» **Given data**
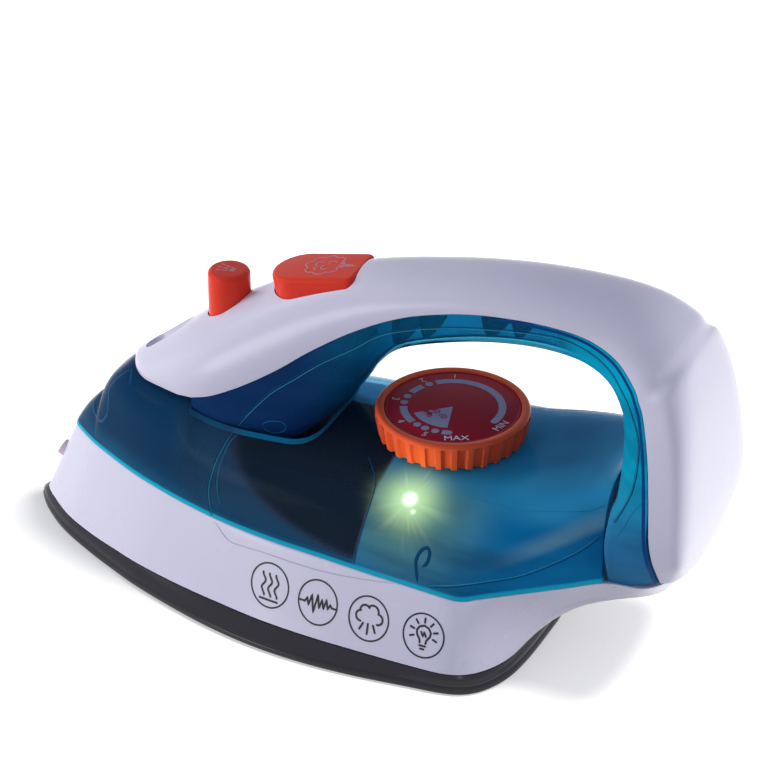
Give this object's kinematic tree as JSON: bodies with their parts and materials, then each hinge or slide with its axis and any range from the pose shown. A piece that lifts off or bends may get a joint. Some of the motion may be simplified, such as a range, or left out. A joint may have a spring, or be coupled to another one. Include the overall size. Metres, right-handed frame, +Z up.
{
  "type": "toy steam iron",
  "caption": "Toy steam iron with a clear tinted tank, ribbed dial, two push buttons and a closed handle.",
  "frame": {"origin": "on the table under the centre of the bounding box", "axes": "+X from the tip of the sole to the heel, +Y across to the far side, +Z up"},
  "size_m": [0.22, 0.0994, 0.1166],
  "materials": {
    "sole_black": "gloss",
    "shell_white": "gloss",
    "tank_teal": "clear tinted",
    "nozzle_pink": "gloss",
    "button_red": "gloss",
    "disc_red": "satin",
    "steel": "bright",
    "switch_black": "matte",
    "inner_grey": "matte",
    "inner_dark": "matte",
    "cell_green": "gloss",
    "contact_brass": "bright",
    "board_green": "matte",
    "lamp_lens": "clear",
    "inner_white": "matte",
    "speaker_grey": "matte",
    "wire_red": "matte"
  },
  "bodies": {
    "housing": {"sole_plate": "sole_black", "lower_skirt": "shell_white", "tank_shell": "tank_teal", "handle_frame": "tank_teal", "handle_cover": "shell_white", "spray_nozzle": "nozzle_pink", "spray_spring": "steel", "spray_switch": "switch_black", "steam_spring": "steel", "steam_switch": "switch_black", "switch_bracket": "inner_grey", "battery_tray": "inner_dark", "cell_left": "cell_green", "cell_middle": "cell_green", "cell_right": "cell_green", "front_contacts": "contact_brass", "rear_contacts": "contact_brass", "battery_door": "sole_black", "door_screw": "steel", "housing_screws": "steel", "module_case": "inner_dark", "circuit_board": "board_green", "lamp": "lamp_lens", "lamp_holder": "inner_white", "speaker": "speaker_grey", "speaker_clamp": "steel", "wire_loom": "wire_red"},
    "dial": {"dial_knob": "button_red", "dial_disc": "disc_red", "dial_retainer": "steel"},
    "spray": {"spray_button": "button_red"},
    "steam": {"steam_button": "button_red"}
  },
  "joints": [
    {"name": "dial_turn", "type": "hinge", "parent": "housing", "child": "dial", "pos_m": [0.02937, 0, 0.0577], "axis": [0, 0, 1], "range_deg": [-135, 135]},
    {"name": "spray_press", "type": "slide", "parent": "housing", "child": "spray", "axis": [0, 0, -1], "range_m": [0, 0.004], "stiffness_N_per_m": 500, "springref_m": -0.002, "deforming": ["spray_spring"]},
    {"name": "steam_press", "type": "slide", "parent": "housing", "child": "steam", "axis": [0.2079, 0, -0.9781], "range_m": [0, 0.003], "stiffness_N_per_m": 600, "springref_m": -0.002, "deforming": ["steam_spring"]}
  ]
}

» **What the exercise asks**
Output the data above exactly, please, line for line.

» **Problem solution**
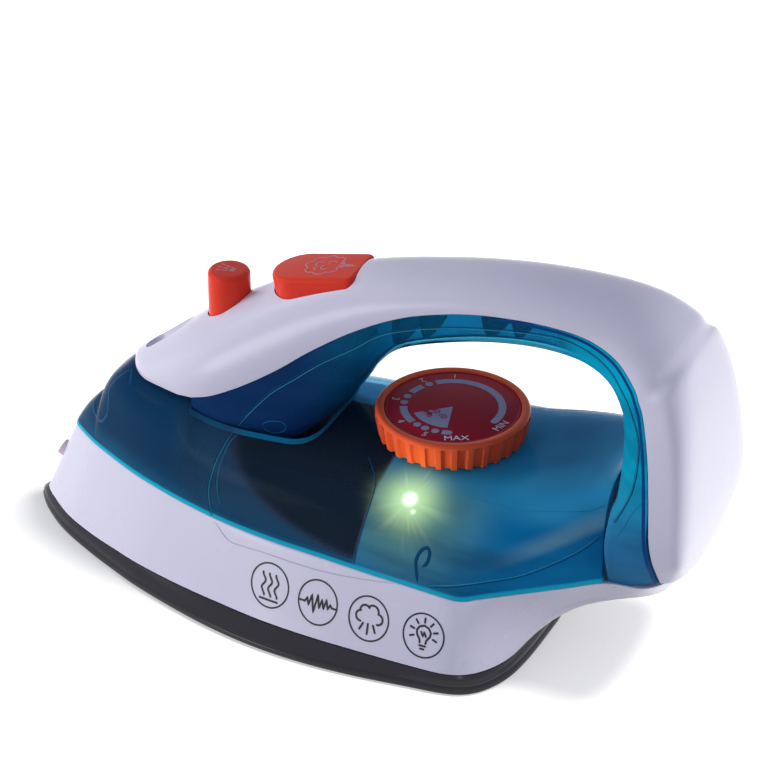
Give this object's kinematic tree as JSON: bodies with their parts and materials, then each hinge or slide with its axis and any range from the pose shown. A piece that lifts off or bends may get a joint. Some of the motion may be simplified, such as a range, or left out. A joint may have a spring, or be coupled to another one. Include the overall size. Metres, right-handed frame, +Z up.
{
  "type": "toy steam iron",
  "caption": "Toy steam iron with a clear tinted tank, ribbed dial, two push buttons and a closed handle.",
  "frame": {"origin": "on the table under the centre of the bounding box", "axes": "+X from the tip of the sole to the heel, +Y across to the far side, +Z up"},
  "size_m": [0.22, 0.0994, 0.1166],
  "materials": {
    "sole_black": "gloss",
    "shell_white": "gloss",
    "tank_teal": "clear tinted",
    "nozzle_pink": "gloss",
    "button_red": "gloss",
    "disc_red": "satin",
    "steel": "bright",
    "switch_black": "matte",
    "inner_grey": "matte",
    "inner_dark": "matte",
    "cell_green": "gloss",
    "contact_brass": "bright",
    "board_green": "matte",
    "lamp_lens": "clear",
    "inner_white": "matte",
    "speaker_grey": "matte",
    "wire_red": "matte"
  },
  "bodies": {
    "housing": {"sole_plate": "sole_black", "lower_skirt": "shell_white", "tank_shell": "tank_teal", "handle_frame": "tank_teal", "handle_cover": "shell_white", "spray_nozzle": "nozzle_pink", "spray_spring": "steel", "spray_switch": "switch_black", "steam_spring": "steel", "steam_switch": "switch_black", "switch_bracket": "inner_grey", "battery_tray": "inner_dark", "cell_left": "cell_green", "cell_middle": "cell_green", "cell_right": "cell_green", "front_contacts": "contact_brass", "rear_contacts": "contact_brass", "battery_door": "sole_black", "door_screw": "steel", "housing_screws": "steel", "module_case": "inner_dark", "circuit_board": "board_green", "lamp": "lamp_lens", "lamp_holder": "inner_white", "speaker": "speaker_grey", "speaker_clamp": "steel", "wire_loom": "wire_red"},
    "dial": {"dial_knob": "button_red", "dial_disc": "disc_red", "dial_retainer": "steel"},
    "spray": {"spray_button": "button_red"},
    "steam": {"steam_button": "button_red"}
  },
  "joints": [
    {"name": "dial_turn", "type": "hinge", "parent": "housing", "child": "dial", "pos_m": [0.02937, 0, 0.0577], "axis": [0, 0, 1], "range_deg": [-135, 135]},
    {"name": "spray_press", "type": "slide", "parent": "housing", "child": "spray", "axis": [0, 0, -1], "range_m": [0, 0.004], "stiffness_N_per_m": 500, "springref_m": -0.002, "deforming": ["spray_spring"]},
    {"name": "steam_press", "type": "slide", "parent": "housing", "child": "steam", "axis": [0.2079, 0, -0.9781], "range_m": [0, 0.003], "stiffness_N_per_m": 600, "springref_m": -0.002, "deforming": ["steam_spring"]}
  ]
}